Mais chamavam a atenção para o facto de “ao ser removido do seu local original, o azulejo deixa de ser Património Integrado e passa a ser um bem transacionável e não enquadrável pela legislação existente sobre o Património Móvel Nacional”. Entre os casos que deveriam merecer atenção especial e prioritária, estariam os azulejos publicitários e os dos conjuntos incluídos na Carta Municipal do Património (Arquitetura de Transição, Arte Nova, Art Déco e Modernismo). Desconheço o seguimento que a 12ª Comissão da AR deu a esta audiência e exposição, às quais foi atribuído um “caráter de urgência”.
Vários concelhos aprovaram em Assembleia Municipal alterações aos respetivos regulamentos de urbanização e edificação, prevendo a aplicação da Lei n.º 79/2017, de
18 de agosto (que altera o Regime Jurídico da Urbanização e Edificação, aprovado pelo Decreto-Lei n.º 555/99, de 16 de dezembro), mormente no que respeita à proteção do património azulejar. No de Vila Nova de Famalicão, por exemplo, prevê-se não só a regra de “interdição da demolição de fachadas revestidas a azulejos de qualquer edifício”, como até a “reconstituição do revestimento azulejar [fundamentada em estudo histórico] prejudicado por efeito de destacamento, queda e perda ou de ações criminosas, como roubo, furto e vandalismo, ou de outras causas”.
Mais se prevê que “as operações [sobre azulejos] devem ser efetuadas por técnicos habilitados para o efeito e de modo a garantir que não resultem danos para os referidos azulejos. O uso de réplicas é admissível, mas deve ser limitado ao estritamente necessário para repor a integridade do revestimento”. Complementarmente à Lei n.º 79/2017, definem-se os critérios para a avaliação do valor patrimonial relevante de azulejos de fachada. São eles o “Valor Artístico” (azulejaria de autor, origem do fabrico e valor estético intrínseco), a “Raridade e Singularidade”, o “Significado Histórico” (antiguidade e valores intangíveis associados ao edifício) e o “Contexto da Aplicação” (articulação com a arquitetura do edifício e com outros conjuntos azulejares).
No caso concreto do edifício histórico do Mercado Municipal de Abrantes (antigo mercado coberto ou diário de frescos), cuja demolição foi aprovada pelo executivo municipal socialista (com o voto favorável do PSD e o voto contra do Movimento ALTERNATIVAcom), não devem restar dúvidas de que estes critérios – ou parte substancial e determinante deles – se lhe aplicam inteiramente e que só por má fé se poderá fazer uma interpretação ultra-restritiva da Lei, suficiente para destruir ou remover os dois Painéis de Azulejos que encimam as duas fachadas principais do referido edifício (ler minha crónica anterior).
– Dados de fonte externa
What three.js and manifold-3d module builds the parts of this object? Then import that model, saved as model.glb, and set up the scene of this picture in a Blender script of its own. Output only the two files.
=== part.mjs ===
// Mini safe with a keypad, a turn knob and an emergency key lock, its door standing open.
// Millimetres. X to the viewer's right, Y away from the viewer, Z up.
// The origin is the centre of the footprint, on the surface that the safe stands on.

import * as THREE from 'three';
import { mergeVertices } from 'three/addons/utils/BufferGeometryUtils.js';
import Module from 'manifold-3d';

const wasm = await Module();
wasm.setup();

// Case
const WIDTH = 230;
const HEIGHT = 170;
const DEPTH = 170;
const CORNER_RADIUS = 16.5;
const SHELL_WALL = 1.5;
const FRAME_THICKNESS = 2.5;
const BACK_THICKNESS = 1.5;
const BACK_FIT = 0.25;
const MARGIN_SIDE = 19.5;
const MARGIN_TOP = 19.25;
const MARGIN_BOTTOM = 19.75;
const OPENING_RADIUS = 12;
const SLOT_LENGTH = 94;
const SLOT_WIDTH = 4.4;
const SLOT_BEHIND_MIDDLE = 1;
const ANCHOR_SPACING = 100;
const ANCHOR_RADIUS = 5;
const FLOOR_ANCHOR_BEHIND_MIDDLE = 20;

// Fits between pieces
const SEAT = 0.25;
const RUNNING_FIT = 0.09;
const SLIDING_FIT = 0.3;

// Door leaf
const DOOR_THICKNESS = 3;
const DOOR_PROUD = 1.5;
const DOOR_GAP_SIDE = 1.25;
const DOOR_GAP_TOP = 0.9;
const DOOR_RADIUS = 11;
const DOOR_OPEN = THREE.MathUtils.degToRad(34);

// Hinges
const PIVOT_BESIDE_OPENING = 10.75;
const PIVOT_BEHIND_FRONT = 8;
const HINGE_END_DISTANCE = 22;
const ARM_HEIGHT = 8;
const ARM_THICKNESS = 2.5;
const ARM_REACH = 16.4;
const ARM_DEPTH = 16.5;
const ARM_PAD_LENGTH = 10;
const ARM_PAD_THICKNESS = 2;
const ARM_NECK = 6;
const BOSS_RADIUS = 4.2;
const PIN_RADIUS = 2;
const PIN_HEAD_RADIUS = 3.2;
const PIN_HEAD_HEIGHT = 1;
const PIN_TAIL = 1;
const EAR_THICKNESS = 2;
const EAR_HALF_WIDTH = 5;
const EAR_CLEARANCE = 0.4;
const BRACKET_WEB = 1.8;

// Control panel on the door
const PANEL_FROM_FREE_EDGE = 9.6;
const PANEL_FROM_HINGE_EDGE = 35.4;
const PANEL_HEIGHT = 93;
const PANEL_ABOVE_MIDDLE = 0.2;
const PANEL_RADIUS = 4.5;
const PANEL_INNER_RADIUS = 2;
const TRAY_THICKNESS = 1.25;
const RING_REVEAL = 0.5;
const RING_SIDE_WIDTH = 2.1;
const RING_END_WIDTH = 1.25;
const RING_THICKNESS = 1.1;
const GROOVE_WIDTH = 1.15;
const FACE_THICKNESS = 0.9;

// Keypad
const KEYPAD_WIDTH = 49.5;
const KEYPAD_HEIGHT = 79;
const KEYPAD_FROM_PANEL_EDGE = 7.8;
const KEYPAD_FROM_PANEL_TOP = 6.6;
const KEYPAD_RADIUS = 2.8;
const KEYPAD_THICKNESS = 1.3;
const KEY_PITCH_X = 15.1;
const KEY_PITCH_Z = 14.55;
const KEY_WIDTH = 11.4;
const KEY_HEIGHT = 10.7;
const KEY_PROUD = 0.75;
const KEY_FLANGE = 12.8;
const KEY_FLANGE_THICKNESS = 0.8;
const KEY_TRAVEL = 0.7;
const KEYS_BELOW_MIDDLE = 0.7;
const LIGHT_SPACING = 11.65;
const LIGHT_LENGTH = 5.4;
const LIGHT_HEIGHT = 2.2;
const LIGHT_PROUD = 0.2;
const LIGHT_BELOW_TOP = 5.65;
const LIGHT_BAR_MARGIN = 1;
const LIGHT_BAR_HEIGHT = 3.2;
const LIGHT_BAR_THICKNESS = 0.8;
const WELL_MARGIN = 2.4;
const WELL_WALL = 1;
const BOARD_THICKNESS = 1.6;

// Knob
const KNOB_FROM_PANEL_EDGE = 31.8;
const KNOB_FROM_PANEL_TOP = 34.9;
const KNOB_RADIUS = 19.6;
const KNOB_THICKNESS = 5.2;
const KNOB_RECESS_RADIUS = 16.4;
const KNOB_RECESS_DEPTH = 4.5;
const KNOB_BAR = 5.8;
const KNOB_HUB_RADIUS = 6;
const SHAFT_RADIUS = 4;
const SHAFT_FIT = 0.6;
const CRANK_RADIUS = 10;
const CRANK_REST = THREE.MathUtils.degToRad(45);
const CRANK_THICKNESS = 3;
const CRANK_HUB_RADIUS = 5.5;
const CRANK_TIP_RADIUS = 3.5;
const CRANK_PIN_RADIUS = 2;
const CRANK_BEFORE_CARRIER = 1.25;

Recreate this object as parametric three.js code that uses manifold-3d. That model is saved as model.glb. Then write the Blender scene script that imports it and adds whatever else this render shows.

Assim, não só são conhecidos o fabricante, as datas de produção e instalação (estima-se que entre 1948 e 1953, quando o mercado foi requalificado, depois de inaugurado em 1933), o valor histórico, estético e simbólico dos referidos Painéis de Azulejos – verdadeira obra de arte cheia de significado extrínseco e intrínseco (bem documentado no artigo da professora Teresa Aparício publicado no n.º 35 da Revista Zahara, edição de julho de 2020) – e o contexto da aplicação (articulação com a arquitetura modernista do edifício), como é inquestionável a sua raridade e singularidade, uma vez que foram criados exclusivamente para a finalidade em apreço. Concluo, sublinhando que os Azulejos do Mercado são património identitário de Abrantes e de Portugal, e que, antes de ser uma obrigação legal, a sua preservação é um dever ético-cultural.